──────── Data records ────────

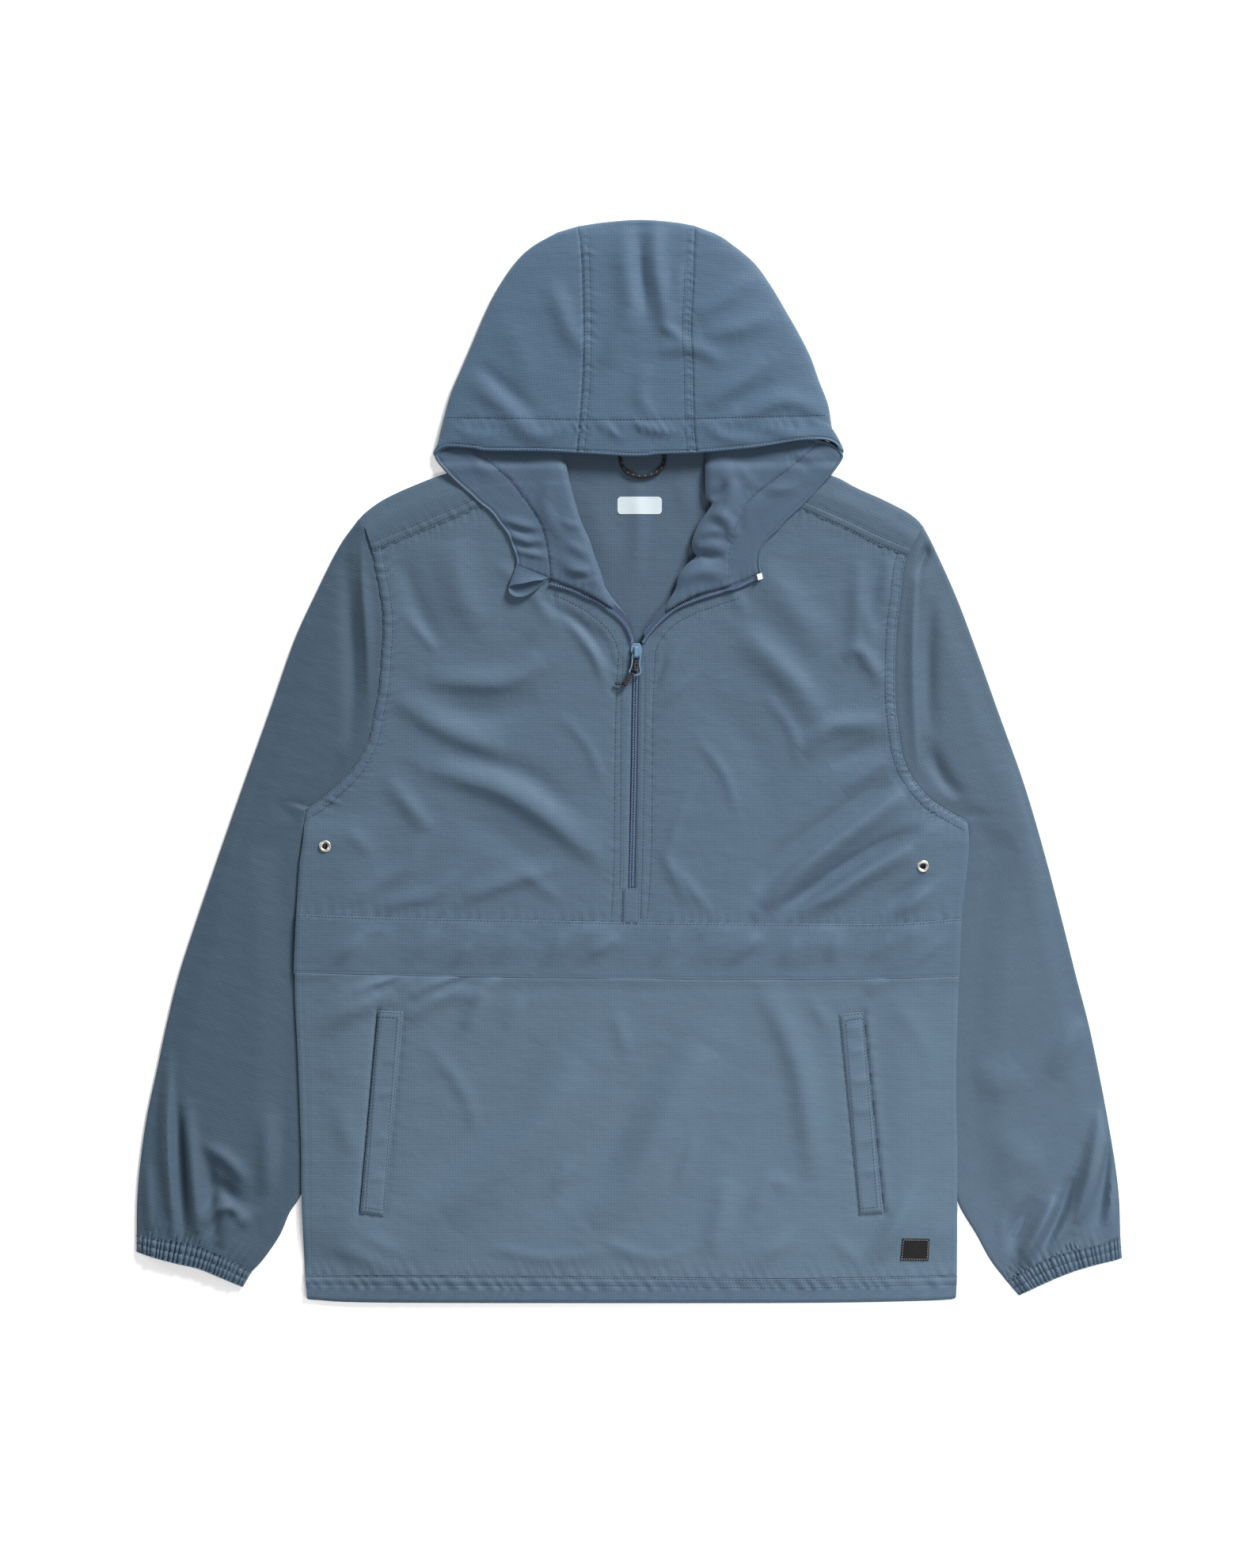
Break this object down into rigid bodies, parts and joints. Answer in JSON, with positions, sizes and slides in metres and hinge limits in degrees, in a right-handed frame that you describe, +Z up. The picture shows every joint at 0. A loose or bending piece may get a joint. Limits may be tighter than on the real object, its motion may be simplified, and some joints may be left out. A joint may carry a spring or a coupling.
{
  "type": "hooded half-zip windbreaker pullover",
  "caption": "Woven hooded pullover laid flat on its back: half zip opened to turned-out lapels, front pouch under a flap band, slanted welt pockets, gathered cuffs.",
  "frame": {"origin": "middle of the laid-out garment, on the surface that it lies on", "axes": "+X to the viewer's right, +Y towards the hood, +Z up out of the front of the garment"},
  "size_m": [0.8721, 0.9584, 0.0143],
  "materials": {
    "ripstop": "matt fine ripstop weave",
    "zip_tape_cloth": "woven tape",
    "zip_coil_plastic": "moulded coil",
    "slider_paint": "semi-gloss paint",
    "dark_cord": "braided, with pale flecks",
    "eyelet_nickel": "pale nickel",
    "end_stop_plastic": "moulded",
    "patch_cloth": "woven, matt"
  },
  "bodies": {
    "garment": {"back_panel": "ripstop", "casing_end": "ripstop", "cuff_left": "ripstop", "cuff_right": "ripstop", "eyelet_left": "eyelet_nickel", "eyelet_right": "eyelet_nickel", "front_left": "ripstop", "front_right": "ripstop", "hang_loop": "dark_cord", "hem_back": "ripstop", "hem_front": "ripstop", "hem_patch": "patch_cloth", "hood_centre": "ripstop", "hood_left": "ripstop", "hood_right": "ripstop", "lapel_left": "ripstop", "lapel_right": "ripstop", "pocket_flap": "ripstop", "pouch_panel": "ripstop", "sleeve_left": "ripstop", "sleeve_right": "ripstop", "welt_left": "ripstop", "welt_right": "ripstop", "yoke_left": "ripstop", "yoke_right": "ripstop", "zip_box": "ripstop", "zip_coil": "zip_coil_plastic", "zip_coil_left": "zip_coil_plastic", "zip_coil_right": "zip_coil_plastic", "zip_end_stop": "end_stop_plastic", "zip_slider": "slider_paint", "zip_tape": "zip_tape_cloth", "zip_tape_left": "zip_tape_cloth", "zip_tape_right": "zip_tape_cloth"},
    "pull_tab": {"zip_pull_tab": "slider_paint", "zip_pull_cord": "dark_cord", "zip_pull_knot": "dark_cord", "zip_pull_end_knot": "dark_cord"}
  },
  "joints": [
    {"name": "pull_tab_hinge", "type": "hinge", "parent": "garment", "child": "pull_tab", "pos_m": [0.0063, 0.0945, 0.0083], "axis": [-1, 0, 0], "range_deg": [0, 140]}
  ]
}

────────
──────── Data records ────────

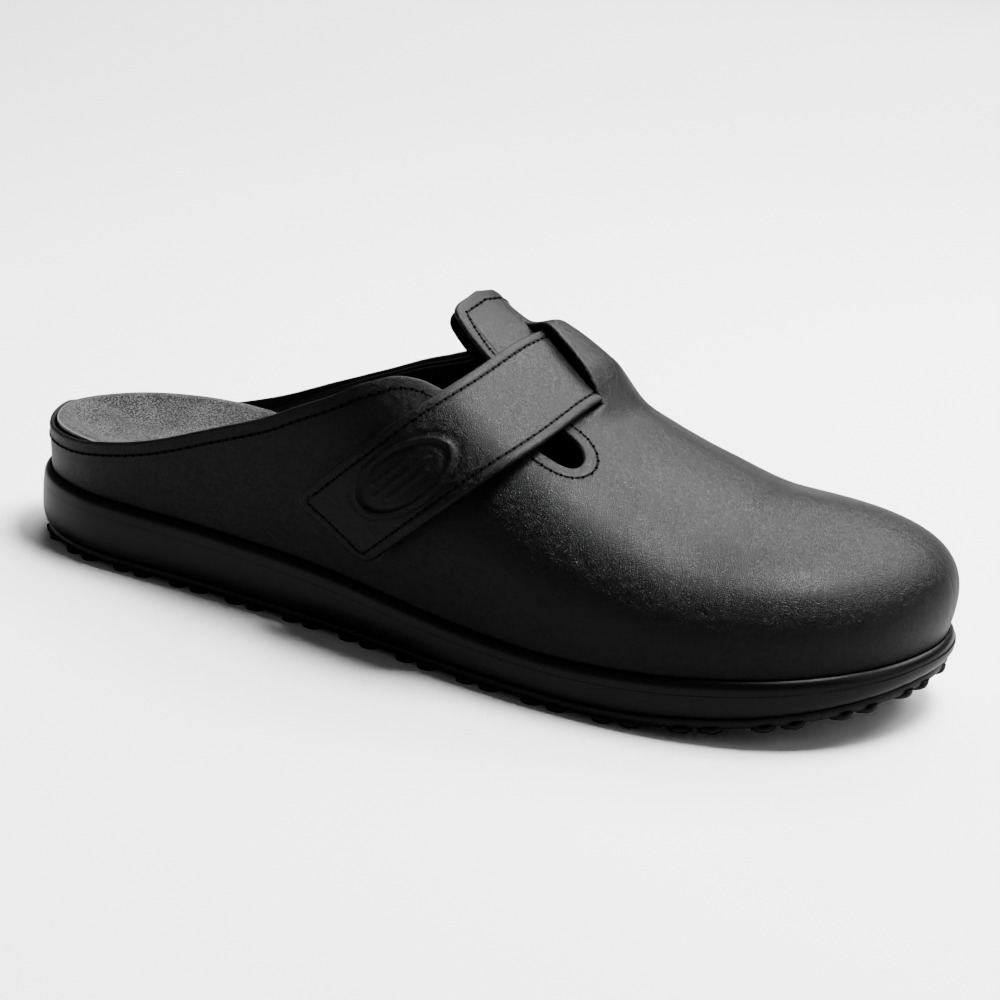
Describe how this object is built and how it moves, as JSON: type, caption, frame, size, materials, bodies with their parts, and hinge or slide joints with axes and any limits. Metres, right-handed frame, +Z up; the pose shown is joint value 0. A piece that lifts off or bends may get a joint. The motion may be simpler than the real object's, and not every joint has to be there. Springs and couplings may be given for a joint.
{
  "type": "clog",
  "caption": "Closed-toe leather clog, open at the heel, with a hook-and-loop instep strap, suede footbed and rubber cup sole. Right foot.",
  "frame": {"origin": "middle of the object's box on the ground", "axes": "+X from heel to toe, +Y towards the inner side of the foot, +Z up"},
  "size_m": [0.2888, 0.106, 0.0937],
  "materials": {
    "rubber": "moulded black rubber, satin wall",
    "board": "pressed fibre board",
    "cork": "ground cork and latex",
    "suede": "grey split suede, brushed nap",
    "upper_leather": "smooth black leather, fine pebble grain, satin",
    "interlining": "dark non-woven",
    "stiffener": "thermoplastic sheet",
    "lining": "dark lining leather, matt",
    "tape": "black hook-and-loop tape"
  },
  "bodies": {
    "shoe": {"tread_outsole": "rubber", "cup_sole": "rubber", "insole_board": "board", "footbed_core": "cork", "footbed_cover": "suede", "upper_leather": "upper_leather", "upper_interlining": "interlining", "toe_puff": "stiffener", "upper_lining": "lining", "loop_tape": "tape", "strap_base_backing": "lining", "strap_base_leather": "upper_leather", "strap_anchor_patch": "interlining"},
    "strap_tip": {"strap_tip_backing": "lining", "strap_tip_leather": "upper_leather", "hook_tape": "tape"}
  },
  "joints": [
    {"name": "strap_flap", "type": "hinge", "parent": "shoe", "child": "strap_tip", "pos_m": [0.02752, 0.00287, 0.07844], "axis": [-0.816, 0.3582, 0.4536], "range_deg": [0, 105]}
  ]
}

────────
──────── Data records ────────

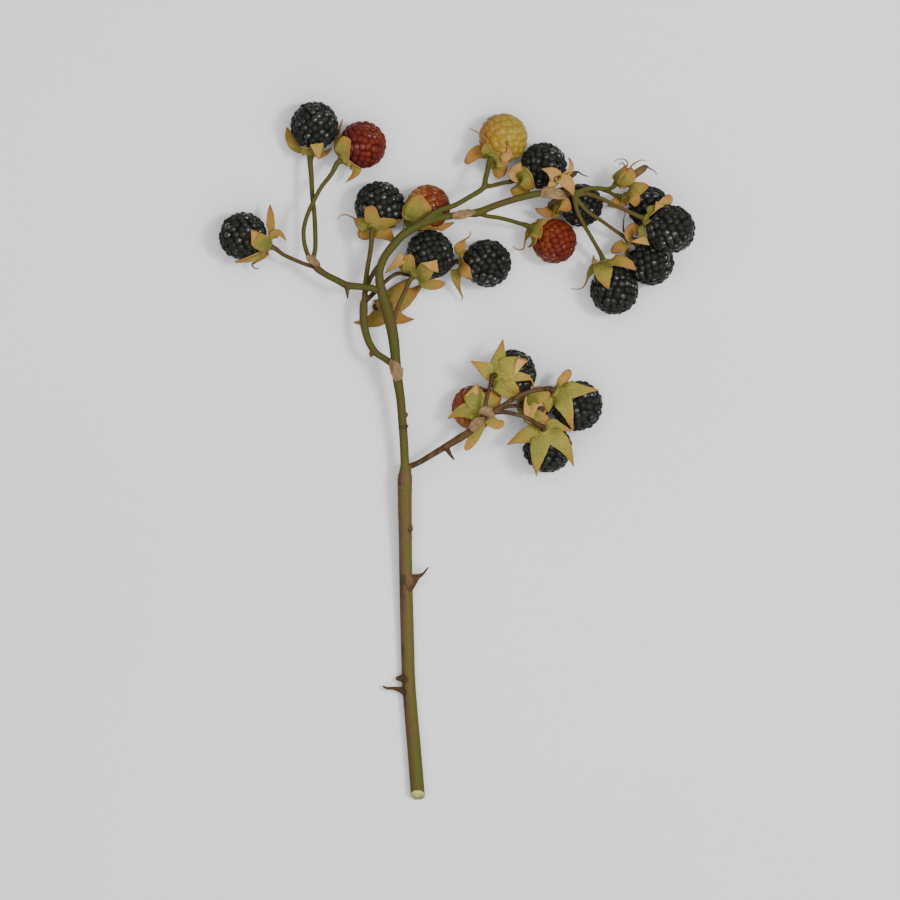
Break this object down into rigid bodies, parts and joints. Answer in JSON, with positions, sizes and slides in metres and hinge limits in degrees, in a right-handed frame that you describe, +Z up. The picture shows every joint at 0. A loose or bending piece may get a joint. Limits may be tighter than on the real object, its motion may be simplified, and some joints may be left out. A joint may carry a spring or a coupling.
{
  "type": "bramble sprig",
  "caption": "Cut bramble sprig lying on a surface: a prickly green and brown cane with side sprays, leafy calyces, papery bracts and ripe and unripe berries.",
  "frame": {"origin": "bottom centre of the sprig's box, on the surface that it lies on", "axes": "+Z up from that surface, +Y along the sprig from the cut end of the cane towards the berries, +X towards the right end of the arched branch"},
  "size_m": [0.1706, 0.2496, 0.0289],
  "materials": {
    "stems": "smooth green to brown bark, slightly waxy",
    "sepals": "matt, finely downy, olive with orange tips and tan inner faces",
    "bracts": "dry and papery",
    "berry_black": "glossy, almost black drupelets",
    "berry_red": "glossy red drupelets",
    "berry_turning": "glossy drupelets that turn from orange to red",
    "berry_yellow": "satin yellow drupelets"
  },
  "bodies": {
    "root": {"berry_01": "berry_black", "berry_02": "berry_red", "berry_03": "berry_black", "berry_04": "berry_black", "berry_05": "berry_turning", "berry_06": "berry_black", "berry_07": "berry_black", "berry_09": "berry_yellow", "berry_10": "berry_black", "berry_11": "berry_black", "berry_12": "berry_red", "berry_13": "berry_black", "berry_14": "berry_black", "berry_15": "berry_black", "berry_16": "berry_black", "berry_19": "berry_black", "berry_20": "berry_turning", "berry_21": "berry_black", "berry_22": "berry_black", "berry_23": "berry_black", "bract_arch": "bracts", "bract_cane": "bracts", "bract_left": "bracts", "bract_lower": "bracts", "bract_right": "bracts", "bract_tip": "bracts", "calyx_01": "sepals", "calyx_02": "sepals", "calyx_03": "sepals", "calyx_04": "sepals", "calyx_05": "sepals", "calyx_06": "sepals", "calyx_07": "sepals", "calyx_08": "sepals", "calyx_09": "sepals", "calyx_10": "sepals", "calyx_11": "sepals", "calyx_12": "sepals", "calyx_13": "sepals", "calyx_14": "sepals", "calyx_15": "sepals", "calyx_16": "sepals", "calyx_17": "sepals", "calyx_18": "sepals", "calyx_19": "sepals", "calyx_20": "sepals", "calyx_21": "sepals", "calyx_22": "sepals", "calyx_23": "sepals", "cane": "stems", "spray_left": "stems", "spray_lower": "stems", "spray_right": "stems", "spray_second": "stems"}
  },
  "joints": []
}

────────

[What to produce]: Find every line in the entries that includes the word "with", then state how many there are and nothing else.

[Answer to the task]: 7